PROMPT
Up to and including the line containing "bpy.data.objects.remove(obj)", please reproduce the lines of the listing below, starting from the top.

┄┄┄┄┄┄┄┄┄┄┄┄┄┄┄┄┄┄┄┄

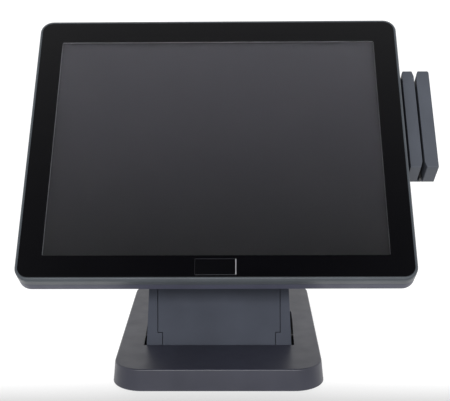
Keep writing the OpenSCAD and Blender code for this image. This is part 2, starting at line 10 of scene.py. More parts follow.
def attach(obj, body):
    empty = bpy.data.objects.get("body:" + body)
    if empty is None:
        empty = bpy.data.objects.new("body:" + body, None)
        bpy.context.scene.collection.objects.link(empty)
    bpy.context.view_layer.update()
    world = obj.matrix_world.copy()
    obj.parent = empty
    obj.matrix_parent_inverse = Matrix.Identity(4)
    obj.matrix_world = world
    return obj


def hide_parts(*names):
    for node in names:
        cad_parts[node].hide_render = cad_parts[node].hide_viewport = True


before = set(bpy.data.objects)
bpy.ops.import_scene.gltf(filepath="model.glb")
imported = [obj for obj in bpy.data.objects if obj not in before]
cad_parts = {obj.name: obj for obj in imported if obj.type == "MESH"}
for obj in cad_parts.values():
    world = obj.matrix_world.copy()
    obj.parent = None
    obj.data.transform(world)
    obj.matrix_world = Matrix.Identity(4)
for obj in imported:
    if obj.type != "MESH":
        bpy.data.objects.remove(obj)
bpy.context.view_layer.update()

┄┄┄┄┄┄┄┄┄┄┄┄┄┄┄┄┄┄┄┄

SOLVED PROBLEM
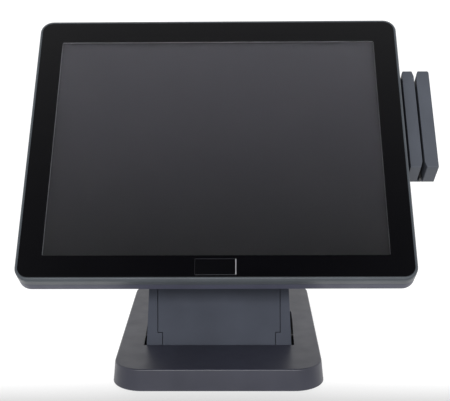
Keep writing the OpenSCAD and Blender code for this image. This is part 2, starting at line 10 of scene.py. More parts follow.
def attach(obj, body):
    empty = bpy.data.objects.get("body:" + body)
    if empty is None:
        empty = bpy.data.objects.new("body:" + body, None)
        bpy.context.scene.collection.objects.link(empty)
    bpy.context.view_layer.update()
    world = obj.matrix_world.copy()
    obj.parent = empty
    obj.matrix_parent_inverse = Matrix.Identity(4)
    obj.matrix_world = world
    return obj


def hide_parts(*names):
    for node in names:
        cad_parts[node].hide_render = cad_parts[node].hide_viewport = True


before = set(bpy.data.objects)
bpy.ops.import_scene.gltf(filepath="model.glb")
imported = [obj for obj in bpy.data.objects if obj not in before]
cad_parts = {obj.name: obj for obj in imported if obj.type == "MESH"}
for obj in cad_parts.values():
    world = obj.matrix_world.copy()
    obj.parent = None
    obj.data.transform(world)
    obj.matrix_world = Matrix.Identity(4)
for obj in imported:
    if obj.type != "MESH":
        bpy.data.objects.remove(obj)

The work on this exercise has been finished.